### Prompt
Output the full listing word for word.
========================
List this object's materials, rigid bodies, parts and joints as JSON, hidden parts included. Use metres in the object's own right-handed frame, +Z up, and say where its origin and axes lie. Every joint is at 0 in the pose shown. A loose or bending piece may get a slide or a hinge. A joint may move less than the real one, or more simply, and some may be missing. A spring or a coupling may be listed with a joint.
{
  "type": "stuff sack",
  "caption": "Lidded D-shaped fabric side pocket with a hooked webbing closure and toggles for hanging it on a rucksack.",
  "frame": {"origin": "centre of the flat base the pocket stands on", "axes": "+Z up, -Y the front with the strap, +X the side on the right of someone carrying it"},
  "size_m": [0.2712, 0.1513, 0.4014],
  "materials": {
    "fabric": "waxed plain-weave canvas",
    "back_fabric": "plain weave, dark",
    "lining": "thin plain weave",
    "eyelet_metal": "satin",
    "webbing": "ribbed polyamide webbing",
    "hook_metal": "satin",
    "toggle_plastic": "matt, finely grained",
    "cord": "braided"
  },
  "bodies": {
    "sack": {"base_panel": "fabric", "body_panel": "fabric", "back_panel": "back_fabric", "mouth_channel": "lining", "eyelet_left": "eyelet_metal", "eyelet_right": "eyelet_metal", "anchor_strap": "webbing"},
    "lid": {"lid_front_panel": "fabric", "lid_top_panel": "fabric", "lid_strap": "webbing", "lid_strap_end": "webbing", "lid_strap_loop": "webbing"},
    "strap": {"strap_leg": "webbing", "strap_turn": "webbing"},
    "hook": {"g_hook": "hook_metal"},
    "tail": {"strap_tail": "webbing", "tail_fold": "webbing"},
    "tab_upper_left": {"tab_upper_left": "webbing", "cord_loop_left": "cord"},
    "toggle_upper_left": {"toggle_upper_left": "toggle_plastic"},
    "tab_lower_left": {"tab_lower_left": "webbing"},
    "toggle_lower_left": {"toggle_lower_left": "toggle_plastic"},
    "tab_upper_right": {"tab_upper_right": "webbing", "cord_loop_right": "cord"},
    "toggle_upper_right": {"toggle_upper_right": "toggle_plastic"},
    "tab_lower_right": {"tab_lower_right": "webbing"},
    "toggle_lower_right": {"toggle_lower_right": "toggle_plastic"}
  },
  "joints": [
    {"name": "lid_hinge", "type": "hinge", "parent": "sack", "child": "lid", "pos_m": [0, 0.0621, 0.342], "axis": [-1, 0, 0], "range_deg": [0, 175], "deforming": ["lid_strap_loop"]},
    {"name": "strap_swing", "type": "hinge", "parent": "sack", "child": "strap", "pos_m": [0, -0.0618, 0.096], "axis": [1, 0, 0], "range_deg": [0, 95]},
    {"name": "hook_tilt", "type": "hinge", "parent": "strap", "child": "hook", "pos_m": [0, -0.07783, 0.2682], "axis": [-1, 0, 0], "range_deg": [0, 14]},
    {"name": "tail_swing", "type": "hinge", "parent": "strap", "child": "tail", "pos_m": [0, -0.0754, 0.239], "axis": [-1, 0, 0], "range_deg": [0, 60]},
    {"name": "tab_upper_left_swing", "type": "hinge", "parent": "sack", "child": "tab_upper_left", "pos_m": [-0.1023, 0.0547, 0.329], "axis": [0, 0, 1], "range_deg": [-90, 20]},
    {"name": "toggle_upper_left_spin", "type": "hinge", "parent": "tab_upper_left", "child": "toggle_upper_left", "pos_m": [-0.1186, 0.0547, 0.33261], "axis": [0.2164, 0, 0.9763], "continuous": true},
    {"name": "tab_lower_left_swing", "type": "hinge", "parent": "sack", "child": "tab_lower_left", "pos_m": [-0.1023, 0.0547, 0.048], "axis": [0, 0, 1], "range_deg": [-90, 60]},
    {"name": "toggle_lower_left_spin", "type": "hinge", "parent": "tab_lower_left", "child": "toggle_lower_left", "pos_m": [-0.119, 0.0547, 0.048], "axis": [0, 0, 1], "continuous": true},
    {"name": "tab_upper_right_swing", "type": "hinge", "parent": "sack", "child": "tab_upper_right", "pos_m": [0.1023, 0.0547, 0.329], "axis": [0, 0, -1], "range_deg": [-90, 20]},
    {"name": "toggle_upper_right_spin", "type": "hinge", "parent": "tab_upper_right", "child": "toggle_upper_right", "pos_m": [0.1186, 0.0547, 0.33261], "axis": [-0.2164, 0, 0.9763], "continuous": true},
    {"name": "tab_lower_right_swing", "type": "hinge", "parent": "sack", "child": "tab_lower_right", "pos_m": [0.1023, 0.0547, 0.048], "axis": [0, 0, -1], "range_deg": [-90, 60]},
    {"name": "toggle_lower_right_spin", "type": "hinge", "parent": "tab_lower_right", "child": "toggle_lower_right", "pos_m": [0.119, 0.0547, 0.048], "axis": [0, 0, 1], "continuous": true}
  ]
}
========================
### Finished answer
List this object's materials, rigid bodies, parts and joints as JSON, hidden parts included. Use metres in the object's own right-handed frame, +Z up, and say where its origin and axes lie. Every joint is at 0 in the pose shown. A loose or bending piece may get a slide or a hinge. A joint may move less than the real one, or more simply, and some may be missing. A spring or a coupling may be listed with a joint.
{
  "type": "stuff sack",
  "caption": "Lidded D-shaped fabric side pocket with a hooked webbing closure and toggles for hanging it on a rucksack.",
  "frame": {"origin": "centre of the flat base the pocket stands on", "axes": "+Z up, -Y the front with the strap, +X the side on the right of someone carrying it"},
  "size_m": [0.2712, 0.1513, 0.4014],
  "materials": {
    "fabric": "waxed plain-weave canvas",
    "back_fabric": "plain weave, dark",
    "lining": "thin plain weave",
    "eyelet_metal": "satin",
    "webbing": "ribbed polyamide webbing",
    "hook_metal": "satin",
    "toggle_plastic": "matt, finely grained",
    "cord": "braided"
  },
  "bodies": {
    "sack": {"base_panel": "fabric", "body_panel": "fabric", "back_panel": "back_fabric", "mouth_channel": "lining", "eyelet_left": "eyelet_metal", "eyelet_right": "eyelet_metal", "anchor_strap": "webbing"},
    "lid": {"lid_front_panel": "fabric", "lid_top_panel": "fabric", "lid_strap": "webbing", "lid_strap_end": "webbing", "lid_strap_loop": "webbing"},
    "strap": {"strap_leg": "webbing", "strap_turn": "webbing"},
    "hook": {"g_hook": "hook_metal"},
    "tail": {"strap_tail": "webbing", "tail_fold": "webbing"},
    "tab_upper_left": {"tab_upper_left": "webbing", "cord_loop_left": "cord"},
    "toggle_upper_left": {"toggle_upper_left": "toggle_plastic"},
    "tab_lower_left": {"tab_lower_left": "webbing"},
    "toggle_lower_left": {"toggle_lower_left": "toggle_plastic"},
    "tab_upper_right": {"tab_upper_right": "webbing", "cord_loop_right": "cord"},
    "toggle_upper_right": {"toggle_upper_right": "toggle_plastic"},
    "tab_lower_right": {"tab_lower_right": "webbing"},
    "toggle_lower_right": {"toggle_lower_right": "toggle_plastic"}
  },
  "joints": [
    {"name": "lid_hinge", "type": "hinge", "parent": "sack", "child": "lid", "pos_m": [0, 0.0621, 0.342], "axis": [-1, 0, 0], "range_deg": [0, 175], "deforming": ["lid_strap_loop"]},
    {"name": "strap_swing", "type": "hinge", "parent": "sack", "child": "strap", "pos_m": [0, -0.0618, 0.096], "axis": [1, 0, 0], "range_deg": [0, 95]},
    {"name": "hook_tilt", "type": "hinge", "parent": "strap", "child": "hook", "pos_m": [0, -0.07783, 0.2682], "axis": [-1, 0, 0], "range_deg": [0, 14]},
    {"name": "tail_swing", "type": "hinge", "parent": "strap", "child": "tail", "pos_m": [0, -0.0754, 0.239], "axis": [-1, 0, 0], "range_deg": [0, 60]},
    {"name": "tab_upper_left_swing", "type": "hinge", "parent": "sack", "child": "tab_upper_left", "pos_m": [-0.1023, 0.0547, 0.329], "axis": [0, 0, 1], "range_deg": [-90, 20]},
    {"name": "toggle_upper_left_spin", "type": "hinge", "parent": "tab_upper_left", "child": "toggle_upper_left", "pos_m": [-0.1186, 0.0547, 0.33261], "axis": [0.2164, 0, 0.9763], "continuous": true},
    {"name": "tab_lower_left_swing", "type": "hinge", "parent": "sack", "child": "tab_lower_left", "pos_m": [-0.1023, 0.0547, 0.048], "axis": [0, 0, 1], "range_deg": [-90, 60]},
    {"name": "toggle_lower_left_spin", "type": "hinge", "parent": "tab_lower_left", "child": "toggle_lower_left", "pos_m": [-0.119, 0.0547, 0.048], "axis": [0, 0, 1], "continuous": true},
    {"name": "tab_upper_right_swing", "type": "hinge", "parent": "sack", "child": "tab_upper_right", "pos_m": [0.1023, 0.0547, 0.329], "axis": [0, 0, -1], "range_deg": [-90, 20]},
    {"name": "toggle_upper_right_spin", "type": "hinge", "parent": "tab_upper_right", "child": "toggle_upper_right", "pos_m": [0.1186, 0.0547, 0.33261], "axis": [-0.2164, 0, 0.9763], "continuous": true},
    {"name": "tab_lower_right_swing", "type": "hinge", "parent": "sack", "child": "tab_lower_right", "pos_m": [0.1023, 0.0547, 0.048], "axis": [0, 0, -1], "range_deg": [-90, 60]},
    {"name": "toggle_lower_right_spin", "type": "hinge", "parent": "tab_lower_right", "child": "toggle_lower_right", "pos_m": [0.119, 0.0547, 0.048], "axis": [0, 0, 1], "continuous": true}
  ]
}